As mentioned earlier, these transverse swaying motions can be considered as signatures of transverse MHD kink-mode waves (Okamoto et al. 2007; Lin et al. 2009; Li et al. 2022b). Assuming that these prominence threads are composed of numerous magnetic flux tubes configured as straight and homogeneous cylinders filled with filament-like plasma, and given that the density within the prominence is significantly higher than the external coronal density, the Alfvén speed (v_A) in the thread can be estimated using the following equation (Lin et al. 2009):

$$\begin{eqnarray}&&{v}_{{\rm{A}}}={V}_{\mathrm{ph}}/\sqrt{2},\end{eqnarray} \tag{ 2 }$$

where V_ph is the phase velocity of the MHD kink-mode wave represented by transverse swaying motions. Using the corrected phase velocities, we can estimate the Alfvén speeds to be around 19.0 ± 2.0 km s⁻¹ and 24.0 ± 3.3 km s⁻¹ for SMa and SMb, respectively. It should be noted that SMa and SMb are located in the same series of vertical threads at different heights, with SMa below SMb. The difference in Alfvén speed between the two MHD kink-mode waves may be related to the varying plasma density at different heights within the same vertical threads. Assuming that the same vertical threads (the same magnetic flux tubes) have similar magnetic field strength and that the magnetic field strength does not vary much between the two heights, we can utilize the Alfvén speed equation (${v}_{{\rm{A}}}=B/\sqrt{{\mu }_{0}\rho }$) to deduce that the density in SMa is approximately 1.6 times denser than that in SMb.

On the other hand, assuming a density similar to that of prominences or coronal rains for the thread, within the range of ρ = (1.67−16.7) × 10⁻¹¹ kg m⁻³ (Stellmacher & Wiehr 1997; Labrosse et al. 2010; Wang et al. 2018; Antolin et al. 2021), and considering a mean Alfvén velocity of 21.5 km s⁻¹ within the threads, the magnetic field strength of these threads is estimated to be approximately 1–3 G. The time-averaged wave energy flux (〈F〉) carried by these kink MHD waves in multiple magnetic flux tube structures can be estimated by the following equation (Morton et al. 2012; Goossens et al. 2013; Van Doorsselaere et al. 2014):

$$\begin{eqnarray}&&\langle F\rangle =\displaystyle \frac{1}{4}\ast f\ast {V}_{\mathrm{ph}}\Space{0ex}{0.25ex}{0ex}(\rho {v}_{\mathrm{am}}^{2}+\displaystyle \frac{{b}^{2}}{{\mu }_{0}}\Space{0ex}{0.25ex}{0ex})\end{eqnarray} \tag{ 3 }$$

$$\begin{eqnarray}&&b\approx B\displaystyle \frac{2\pi }{\lambda }{A}_{m},\end{eqnarray} \tag{ 4 }$$

where f, V_ph, v_am, b, μ₀, λ, and A_m represent the filling factor, phase velocity, velocity amplitude, Lagrangian perturbation of the magnetic field, magnetic permeability of vacuum, wavelength of oscillation, and displacement amplitude, respectively.

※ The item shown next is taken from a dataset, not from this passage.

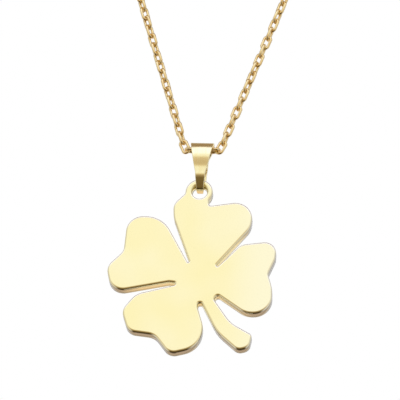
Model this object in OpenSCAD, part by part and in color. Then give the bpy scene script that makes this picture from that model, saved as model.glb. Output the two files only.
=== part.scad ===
// Necklace: a four leaf clover cut from polished plate, on a long tapered bail,
// hanging from a cable chain that closes at a clasp.
// The origin is where the necklace hangs, under the middle of the clasp.
// +X goes to the wearer's left, -Y is the front and +Z is up.

/* [Clover] */
// Width across the leaves
clover_w = 29.5; // [27:0.1:32]
// Thickness of the plate
clover_t = 1.9; // [1.8:0.1:2.1]
// Diameter of the hole for the bail
hole_d = 2.7; // [2.6:0.05:2.9]
// Diameter of the hanging tab round the hole
tab_d = 4.8; // [4.6:0.1:5]

/* [Bail] */
// Height of the bent strip
bail_h = 9.4; // [9:0.1:11]
// Depth over the bent strip
bail_deep = 5.7; // [5.4:0.1:6.2]
// Width of the strip where the chain passes
bail_w = 4.2; // [3.8:0.1:4.6]
// Width of the strip in the hole
bail_low_w = 1.05; // [1:0.05:1.3]
// Thickness of the strip
bail_strip = 0.45; // [0.4:0.05:0.5]

/* [Chain] */
// Length of the closed necklace
chain_length = 450; // [400:5:500]
// Width over the chain
chain_d = 1.8; // [1.6:0.05:1.85]
// Lean of each strand from upright
strand_lean = 18; // [15:0.1:24]
// Level run of the chain beyond each edge of the bail
mouth_run = 0.35; // [0.35:0.05:0.8]
// Length of the stretch that turns up to the strand
bend_run = 0.9; // [0.9:0.1:1.4]

/* [Clasp] */
// Length of the barrel
clasp_l = 9; // [7:0.5:12]
// Diameter of the barrel
clasp_d = 3; // [2.6:0.1:3.6]
// Bevel round the barrel's ends
clasp_bevel = 0.6; // [0.3:0.1:0.9]
// Width over the loop at each end
loop_d = 2.5; // [2.4:0.1:3]
// Thickness of the loops' wire
loop_wire = 0.6; // [0.5:0.05:0.65]

/* [Hidden] */
$fn = 72;
chain_fn = 8;
// distance between sections of the chain, in chain widths
chain_step_share = 3.3;
// largest step along a rounded corner, in degrees, and the shortest chord on it
corner_step_angle = 8;
corner_chord = 0.12;
metal = [0.86, 0.72, 0.42];

// clear height between the chain's corners and the top of the bail
curl_gap = 0.04;
// clear distance between each end of the chain and its loop on the clasp
end_gap = 0.1;
// clear play between the hole and the edges of the strip
hole_gap = 0.08;
// length by which a cutting shape passes the face that it cuts
over = 1;

// Corner rows: across, up and rounding, counted from the middle of the hole and taken
// clockwise. The tab comes after the shoulder.
shoulder = [
    [-3.0, -47.0, 0.4],
    [-14.5, -18.2, 20],
    [-15.3, -8.8, 8],
    [-8.9, -1.9, 3]
];
top_leaf = [
    [6.3, -9.3, 1.4],
    [33.6, -4.3, 10.5],
    [32.5, -23, 12],
    [13.5, -48.5, 0.4]
];
right_leaf = [
    [14.2, -49.6, 0.4],
    [27.4, -34.3, 8.5],
    [49, -31, 7],
    [48.6, -43.2, 7],
    [44.9, -53.4, 4],
    [47.9, -62, 18],
    [48.9, -79.6, 11],
    [32.8, -79.9, 12],
    [15.5, -68.2, 1.5]
];
stem = [
    [13.5, -71.2, 1.6],
    [24.6, -86.5, 20],
    [38, -93.8, 2.5],
    [36.8, -102.4, 5],
    [29.9, -104.4, 5],
    [16.7, -93.1, 27],
    [6.3, -73.9, 1]
];
lower_leaf = [
    [4.2, -74, 1],
    [4.2, -77.3, 4],
    [8.5, -89.6, 15],
    [6.8, -103.4, 14],
    [-10.8, -108.4, 7],
    [-20.6, -96.1, 9],
    [-36.5, -94.4, 7],
    [-41.4, -80.6, 8],
    [-33.6, -69.6, 12],
    [-10.5, -62.7, 0.5]
];
left_leaf = [
    [-10.5, -61.2, 0.5],
    [-14.2, -60.9, 3],
    [-48.3, -68.9, 9],
    [-52.6, -52.1, 8],
    [-43, -41.4, 7.5],
    [-42.2, -18.3, 10],
    [-21.6, -16.9, 17],
    [-3.9, -47.4, 0.4]
];
// one unit of the corner rows as a share of the clover's width
clover_share = 0.00993;
// turn of the clover in its own plane, in degrees
clover_turn = -0.8;
// distance from the hole's middle to the tab's, to the wearer's right
tab_shift = 0.1;
// directions, seen from the tab's middle, in which its edge starts and ends, clockwise
tab_start_angle = 180;
tab_end_angle = -40;

// Corners of the bail's outer face seen from the side, from the foot to the top: share of
// half its depth, share of its height, rounding as a share of half its depth
bail_face = [
    [0.30, 0, 0.32],
    [0.86, 0.24, 0.5],
    [0.86, 0.43, 0.8],
    [1, 0.635, 0.8],
    [0.70, 1, 0.84]
];
// Rows of the bail's edge at its front and at its back: share of its height,
// share of its widening, rounding as a share of the height
front_edge = [
    [-0.06, 0, 0],
    [0.095, 0, 0.3],
    [0.31, 0.235, 0.4],
    [0.50, 0.50, 0.6],
    [0.80, 0.83, 0.8],
    [1, 1, 0],
    [1.06, 1, 0]
];
back_edge = [
    [-0.06, 0, 0],
    [0.10, 0, 0.3],
    [0.36, 0.17, 0.5],
    [0.78, 0.28, 0.25],
    [1, 1, 0],
    [1.06, 1, 0]
];

radian = PI / 180;

// Unit direction at an angle from across towards up
function way(angle) = [cos(angle), sin(angle)];
function unit(v) = v / norm(v);

// Points round one corner of an outline, an arc where the corner has a radius
function corner(before, at, after) =
    let (
        p = [at[0], at[1]],
        u = unit([before[0], before[1]] - p),
        v = unit([after[0], after[1]] - p),
        half = acos(u * v) / 2,
        middle = p + unit(u + v) * at[2] / sin(half),
        out = p + u * at[2] / tan(half) - middle,
        first = atan2(out[1], out[0]),
        turn = (180 - 2 * half) * sign(u[1] * v[0] - u[0] * v[1]),
        chords = floor(abs(turn) * radian * at[2] / corner_chord),
        steps = max(2, min(ceil(abs(turn) / corner_step_angle), chords))
    )
    at[2] == 0 ? [p] : [for (i = [0 : steps]) middle + at[2] * way(first + turn * i / steps)];

// Closed outline with its corners rounded
function rounded(rows) =
    let (n = len(rows))
    [for (i = [0 : n - 1]) each corner(rows[(i + n - 1) % n], rows[i], rows[(i + 1) % n])];

// Half of the loop, from the middle of the bail: level, a short bend, a straight strand and a bow
loop_r = (loop_d - loop_wire) / 2;
clasp_run = clasp_l / 2 + loop_r + loop_d / 2 + end_gap;
half_run = chain_length / 2 - clasp_run;
level_run = bail_w / 2 + mouth_run;
turn_run = level_run + bend_run;
strand_heading = 90 - strand_lean;
turn_end = [level_run, 0] + bend_run * way(strand_heading / 2);
bow_turn = (90 + strand_lean) * radian;
bow_spare = half_run - turn_run - (clasp_run - turn_end[0]) / sin(strand_lean);
bow_r = bow_spare / (1 / tan(strand_lean) + bow_turn);
strand = (clasp_run + bow_r * cos(strand_lean) - turn_end[0]) / sin(strand_lean);
strand_end = turn_end + strand * way(strand_heading);
bow_middle = strand_end + bow_r * way(strand_heading + 90);
loop_h = bow_middle[1] + bow_r;

// Points of the right half of the loop, up to the clasp
strand_steps = ceil(strand / chain_step_share / chain_d);
bow_steps = ceil(bow_r * bow_turn / chain_step_share / chain_d);
half_loop = [
    [level_run, 0],
    for (i = [0 : strand_steps - 1]) turn_end + strand * i / strand_steps * way(strand_heading),
    for (i = [0 : bow_steps])
        bow_middle + bow_r * way(strand_heading - 90 + bow_turn / radian * i / bow_steps)
];

// Heights, with the clasp's lower side at the origin
clasp_z = clasp_d / 2;
level_z = clasp_z - loop_h;
hole_r = hole_d / 2;
// height above the hole's middle where the plate's edges rest on the strip's lowest slope
rest_up = sqrt(pow(hole_r - hole_gap, 2) - pow(bail_low_w / 2, 2));
face_out = bail_face[0][0] * bail_deep / 2;
slope = [bail_face[1][0] * bail_deep / 2 - face_out, bail_face[1][1] * bail_h];
foot_up = rest_up - (bail_strip * norm(slope) + slope[1] * (clover_t / 2 - face_out)) / slope[0];
level_up = foot_up + bail_h - bail_strip - curl_gap - chain_d / 2;
hole_z = level_z - level_up;

// Chain as a round cord of its own width, from one end of the clasp down through the bail and up to the other
module chain() {
    last = len(half_loop) - 1;
    route = [
        for (i = [0 : last]) [-half_loop[last - i][0], half_loop[last - i][1]],
        for (i = [0 : last]) half_loop[i]
    ];
    n = len(route);
    headings = [for (i = [0 : n - 2]) let (d = route[i + 1] - route[i]) atan2(d[1], d[0])];
    sections = [
        for (i = [0 : n - 1])
            let (
                before = headings[max(i - 1, 0)],
                after = headings[min(i, n - 2)],
                half_turn = (after - before) / 2,
                across = way(before + half_turn + 90) / cos(half_turn)
            )
            for (k = [0 : chain_fn - 1])
                let (
                    out = chain_d / 2 * way((k + 0.5) * 360 / chain_fn),
                    p = route[i] + out[0] * across
                )
                [p[0], out[1], p[1]]
    ];
    faces = [
        [for (k = [0 : chain_fn - 1]) chain_fn - 1 - k],
        [for (k = [0 : chain_fn - 1]) (n - 1) * chain_fn + k],
        for (i = [0 : n - 2], k = [0 : chain_fn - 1])
            let (next = (k + 1) % chain_fn)
            [
                i * chain_fn + k,
                i * chain_fn + next,
                (i + 1) * chain_fn + next,
                (i + 1) * chain_fn + k
            ]
    ];
    color(metal)
        translate([0, 0, level_z])
            polyhedron(sections, faces);
}

// Side view of the bail's loop, a closed outline less the same outline moved in by the strip's thickness
module bail_side() {
    function row(share, hand) =
        [hand * share[0] * bail_deep / 2, foot_up + share[1] * bail_h, share[2] * bail_deep / 2];
    last = len(bail_face) - 1;
    outer = rounded([
        for (i = [0 : last]) row(bail_face[i], 1),
        for (i = [0 : last]) row(bail_face[last - i], -1)
    ]);
    n = len(outer);
    inner = [
        for (i = [0 : n - 1])
            let (along = unit(outer[(i + 1) % n] - outer[(i + n - 1) % n]))
            outer[i] + bail_strip * [-along[1], along[0]]
    ];
    difference() {
        polygon(outer);
        polygon(inner);
    }
}

// One half of the bail seen from the front, as deep as the loop: the front half or the back half
module bail_half(rows, side) {
    function edge(row, hand) =
        [
            hand * (bail_low_w + row[1] * (bail_w - bail_low_w)) / 2,
            foot_up + row[0] * bail_h,
            row[2] * bail_h
        ];
    last = len(rows) - 1;
    outline = [
        for (i = [0 : last]) edge(rows[i], 1),
        for (i = [0 : last]) edge(rows[last - i], -1)
    ];
    depth = bail_deep / 2 + over;
    translate([0, side * depth / 2, 0])
        rotate([90, 0, 0])
            linear_extrude(height = depth, center = true)
                polygon(rounded(outline));
}

// Strip bent round the chain and through the hole, narrow at its foot
module bail() {
    color(metal)
        translate([0, 0, hole_z])
            intersection() {
                rotate([90, 0, 90])
                    linear_extrude(height = bail_w + 2 * over, center = true)
                        bail_side();
                union() {
                    bail_half(front_edge, -1);
                    bail_half(back_edge, 1);
                }
            }
}

// Flat clover with a bent stem and a drilled hanging tab
module clover() {
    share = clover_share * clover_w;
    tab_steps = ceil((tab_start_angle - tab_end_angle) / corner_step_angle);
    tab = [
        for (i = [0 : tab_steps])
            let (p = tab_d / 2 * way(tab_start_angle + (tab_end_angle - tab_start_angle) * i / tab_steps))
            [p[0] - tab_shift, p[1], 0]
    ];
    leaves = concat(top_leaf, right_leaf, stem, lower_leaf, left_leaf);
    color(metal)
        translate([0, 0, hole_z])
            rotate([90, 0, 0])
                difference() {
                    rotate(clover_turn)
                        linear_extrude(height = clover_t, center = true)
                            polygon(rounded(concat(shoulder * share, tab, leaves * share)));
                    cylinder(h = clover_t + 2 * over, d = hole_d, center = true);
                }
}

// Plain closed barrel with a wire loop at each end
module clasp() {
    end = clasp_l / 2;
    r = clasp_d / 2;
    color(metal)
        translate([0, 0, clasp_z]) {
            rotate([0, 90, 0])
                rotate_extrude()
                    polygon([
                        [0, -end],
                        [r - clasp_bevel, -end],
                        [r, clasp_bevel - end],
                        [r, end - clasp_bevel],
                        [r - clasp_bevel, end],
                        [0, end]
                    ]);
            for (side = [-1, 1])
                translate([side * (end + loop_r), 0, 0])
                    rotate_extrude()
                        translate([loop_r, 0])
                            circle(d = loop_wire);
        }
}

chain();
bail();
clover();
clasp();
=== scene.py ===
import math

import bpy
from mathutils import Matrix, Vector


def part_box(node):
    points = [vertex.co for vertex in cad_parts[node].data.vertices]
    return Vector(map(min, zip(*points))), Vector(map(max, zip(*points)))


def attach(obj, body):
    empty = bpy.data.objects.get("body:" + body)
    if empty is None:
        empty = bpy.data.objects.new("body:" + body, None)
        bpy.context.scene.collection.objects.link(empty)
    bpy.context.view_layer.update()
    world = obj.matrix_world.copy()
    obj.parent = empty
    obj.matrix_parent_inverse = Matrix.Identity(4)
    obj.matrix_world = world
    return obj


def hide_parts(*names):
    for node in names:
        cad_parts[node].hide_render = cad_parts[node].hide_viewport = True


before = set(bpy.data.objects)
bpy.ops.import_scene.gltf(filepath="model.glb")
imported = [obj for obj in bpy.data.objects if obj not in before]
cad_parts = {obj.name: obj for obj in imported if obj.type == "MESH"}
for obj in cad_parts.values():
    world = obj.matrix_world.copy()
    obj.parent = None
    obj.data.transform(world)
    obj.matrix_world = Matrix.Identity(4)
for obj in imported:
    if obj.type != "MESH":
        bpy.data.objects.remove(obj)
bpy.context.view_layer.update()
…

Van Doorsselaere et al. (2014) proposed that the energy flux in multiple kink waves should be corrected with a filling factor. Taking the parameter values derived from the above analysis (V_ph = 30.4 km s⁻¹, ρ = (1.67–16.7) × 10⁻¹¹ kg m⁻³, v_am = 4.14 km s⁻¹, B = 1–3 G, λ = 28.4 Mm, A_m = 0.59 Mm, μ₀ = 4π × 10⁻⁷ N/A²) and considering a unit filling factor for these prominence threads, the energy flux carried by these kink MHD waves could be estimated to be approximately (0.32–3.1) × 10⁴ erg s⁻¹ cm⁻². On the other hand, when also considering the correction factor for filling, the kinetic energy flux of the upward flow could be calculated by the equation of F_fl = $\tfrac{1}{2}\rho {v}_{\mathrm{fl}}^{2}\ast {v}_{\mathrm{fl}}\ast f$, where v_fl is the corrected velocity (31.5 km s⁻¹) of upflow material. Then, the energy flux of the upward flow could be estimated to be approximately (5.2–52.2) × 10⁴ erg s⁻¹ cm⁻². We can see that the energy carried by these swaying motions is only a few percent of that of the upward flow.